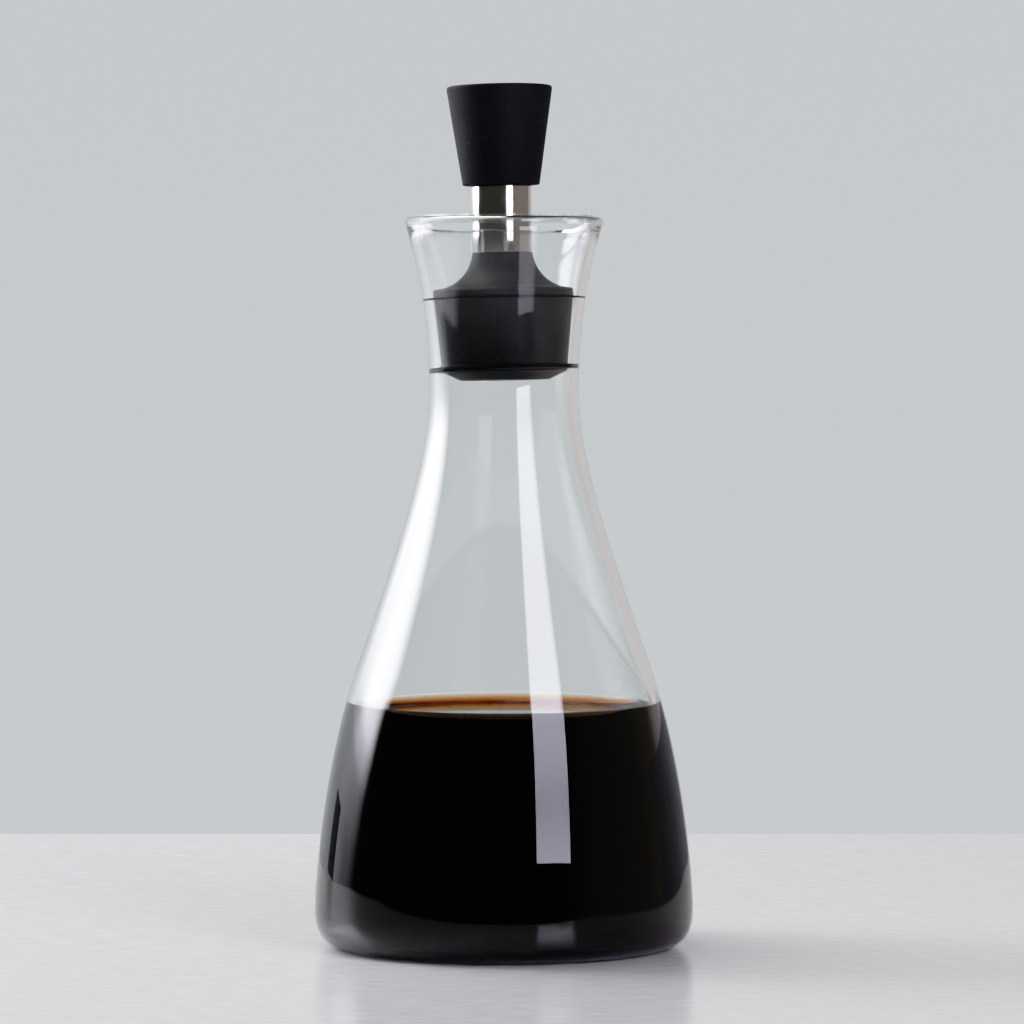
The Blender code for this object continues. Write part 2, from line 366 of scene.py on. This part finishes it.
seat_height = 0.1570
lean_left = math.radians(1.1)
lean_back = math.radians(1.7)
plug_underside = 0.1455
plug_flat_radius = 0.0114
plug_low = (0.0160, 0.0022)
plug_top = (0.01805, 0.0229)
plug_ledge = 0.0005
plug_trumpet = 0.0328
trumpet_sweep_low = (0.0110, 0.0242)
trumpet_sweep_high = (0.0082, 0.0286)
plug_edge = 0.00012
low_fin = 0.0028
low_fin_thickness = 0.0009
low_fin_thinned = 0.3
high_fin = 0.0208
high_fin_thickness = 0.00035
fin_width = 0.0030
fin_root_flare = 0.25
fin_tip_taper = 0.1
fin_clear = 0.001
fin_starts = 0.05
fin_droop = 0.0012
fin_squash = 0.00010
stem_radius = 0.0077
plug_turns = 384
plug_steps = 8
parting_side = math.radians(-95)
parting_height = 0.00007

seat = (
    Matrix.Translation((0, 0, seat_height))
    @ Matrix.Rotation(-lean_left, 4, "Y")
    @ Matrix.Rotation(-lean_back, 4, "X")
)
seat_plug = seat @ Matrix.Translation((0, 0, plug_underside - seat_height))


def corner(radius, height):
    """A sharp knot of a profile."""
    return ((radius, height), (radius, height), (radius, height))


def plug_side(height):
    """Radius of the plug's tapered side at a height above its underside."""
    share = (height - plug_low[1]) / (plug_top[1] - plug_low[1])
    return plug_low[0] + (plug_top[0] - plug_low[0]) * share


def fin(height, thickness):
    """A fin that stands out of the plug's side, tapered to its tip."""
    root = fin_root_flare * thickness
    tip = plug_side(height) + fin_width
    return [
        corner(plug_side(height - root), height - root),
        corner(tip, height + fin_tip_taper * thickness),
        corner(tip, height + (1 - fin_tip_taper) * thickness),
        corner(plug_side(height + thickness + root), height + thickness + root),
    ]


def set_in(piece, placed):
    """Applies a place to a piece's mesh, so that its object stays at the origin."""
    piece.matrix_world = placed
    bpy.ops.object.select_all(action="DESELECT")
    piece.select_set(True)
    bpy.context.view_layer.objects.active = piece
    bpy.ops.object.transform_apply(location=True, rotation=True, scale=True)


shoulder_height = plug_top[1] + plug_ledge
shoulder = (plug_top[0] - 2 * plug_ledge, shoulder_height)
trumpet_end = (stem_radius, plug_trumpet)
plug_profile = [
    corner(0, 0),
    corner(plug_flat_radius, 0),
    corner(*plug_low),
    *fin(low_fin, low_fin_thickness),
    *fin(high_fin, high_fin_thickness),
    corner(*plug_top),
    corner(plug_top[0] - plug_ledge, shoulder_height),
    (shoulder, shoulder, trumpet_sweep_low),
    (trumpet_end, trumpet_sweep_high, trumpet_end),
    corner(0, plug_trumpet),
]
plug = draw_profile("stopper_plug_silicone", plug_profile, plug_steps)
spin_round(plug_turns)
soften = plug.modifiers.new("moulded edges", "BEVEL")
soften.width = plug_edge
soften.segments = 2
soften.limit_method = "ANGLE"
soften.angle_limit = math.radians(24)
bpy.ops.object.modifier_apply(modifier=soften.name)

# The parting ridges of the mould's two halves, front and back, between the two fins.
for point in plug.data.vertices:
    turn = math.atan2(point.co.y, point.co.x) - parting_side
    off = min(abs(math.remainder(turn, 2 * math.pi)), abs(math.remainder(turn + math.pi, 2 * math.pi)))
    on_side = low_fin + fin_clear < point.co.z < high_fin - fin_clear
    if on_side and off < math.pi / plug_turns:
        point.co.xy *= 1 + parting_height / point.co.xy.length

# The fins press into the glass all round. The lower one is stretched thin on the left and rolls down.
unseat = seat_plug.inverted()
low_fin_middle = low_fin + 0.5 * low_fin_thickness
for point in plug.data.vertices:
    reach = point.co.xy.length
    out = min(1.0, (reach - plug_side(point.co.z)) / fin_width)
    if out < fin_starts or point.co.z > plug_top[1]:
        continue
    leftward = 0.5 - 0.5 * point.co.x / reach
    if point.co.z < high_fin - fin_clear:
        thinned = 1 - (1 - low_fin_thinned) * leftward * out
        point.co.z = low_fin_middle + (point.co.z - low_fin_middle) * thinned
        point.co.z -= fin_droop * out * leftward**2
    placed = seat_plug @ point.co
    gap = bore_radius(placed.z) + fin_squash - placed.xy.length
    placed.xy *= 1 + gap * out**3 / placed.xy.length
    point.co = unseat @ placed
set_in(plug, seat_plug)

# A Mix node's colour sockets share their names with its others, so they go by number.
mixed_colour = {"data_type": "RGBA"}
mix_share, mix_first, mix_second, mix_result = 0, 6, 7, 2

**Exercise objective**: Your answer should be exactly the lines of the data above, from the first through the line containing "return plug_low[0] +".

**Response**:
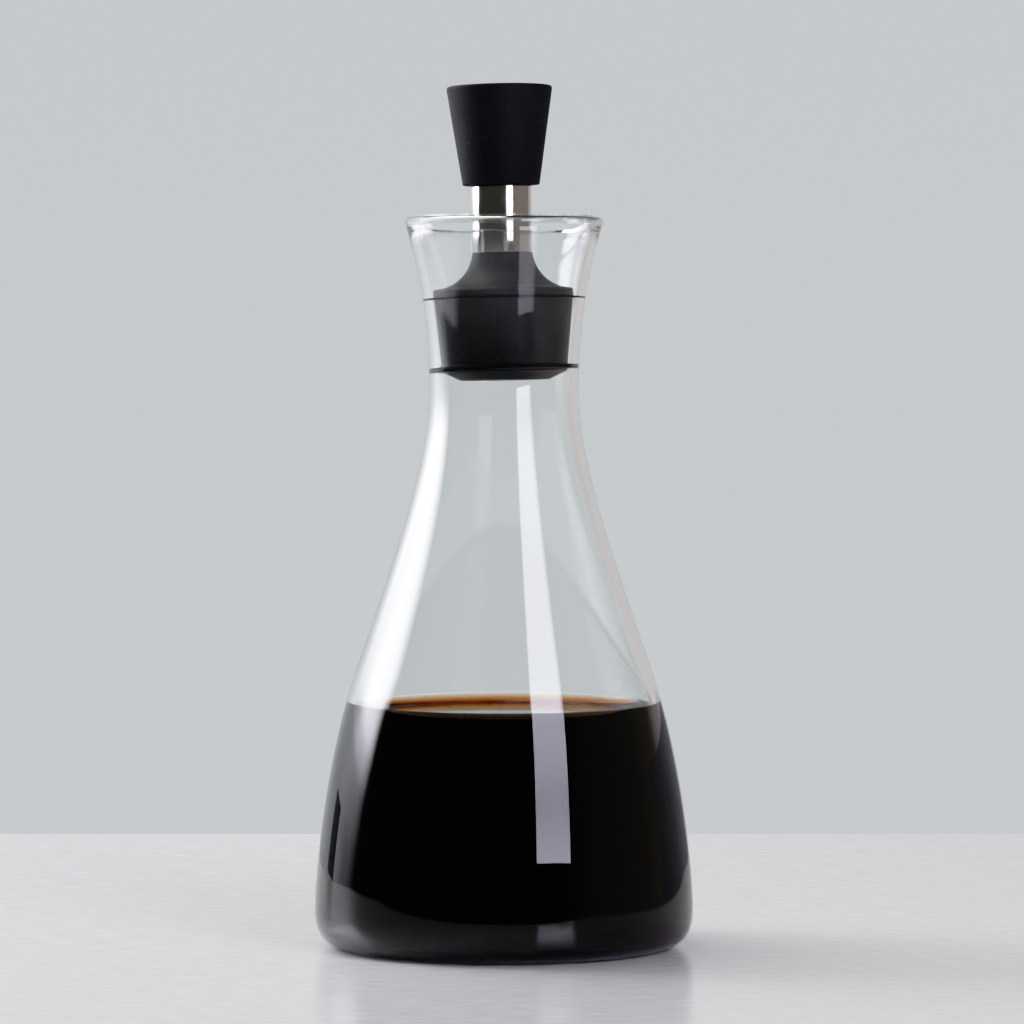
The Blender code for this object continues. Write part 2, from line 366 of scene.py on. This part finishes it.
seat_height = 0.1570
lean_left = math.radians(1.1)
lean_back = math.radians(1.7)
plug_underside = 0.1455
plug_flat_radius = 0.0114
plug_low = (0.0160, 0.0022)
plug_top = (0.01805, 0.0229)
plug_ledge = 0.0005
plug_trumpet = 0.0328
trumpet_sweep_low = (0.0110, 0.0242)
trumpet_sweep_high = (0.0082, 0.0286)
plug_edge = 0.00012
low_fin = 0.0028
low_fin_thickness = 0.0009
low_fin_thinned = 0.3
high_fin = 0.0208
high_fin_thickness = 0.00035
fin_width = 0.0030
fin_root_flare = 0.25
fin_tip_taper = 0.1
fin_clear = 0.001
fin_starts = 0.05
fin_droop = 0.0012
fin_squash = 0.00010
stem_radius = 0.0077
plug_turns = 384
plug_steps = 8
parting_side = math.radians(-95)
parting_height = 0.00007

seat = (
    Matrix.Translation((0, 0, seat_height))
    @ Matrix.Rotation(-lean_left, 4, "Y")
    @ Matrix.Rotation(-lean_back, 4, "X")
)
seat_plug = seat @ Matrix.Translation((0, 0, plug_underside - seat_height))


def corner(radius, height):
    """A sharp knot of a profile."""
    return ((radius, height), (radius, height), (radius, height))


def plug_side(height):
    """Radius of the plug's tapered side at a height above its underside."""
    share = (height - plug_low[1]) / (plug_top[1] - plug_low[1])
    return plug_low[0] + (plug_top[0] - plug_low[0]) * share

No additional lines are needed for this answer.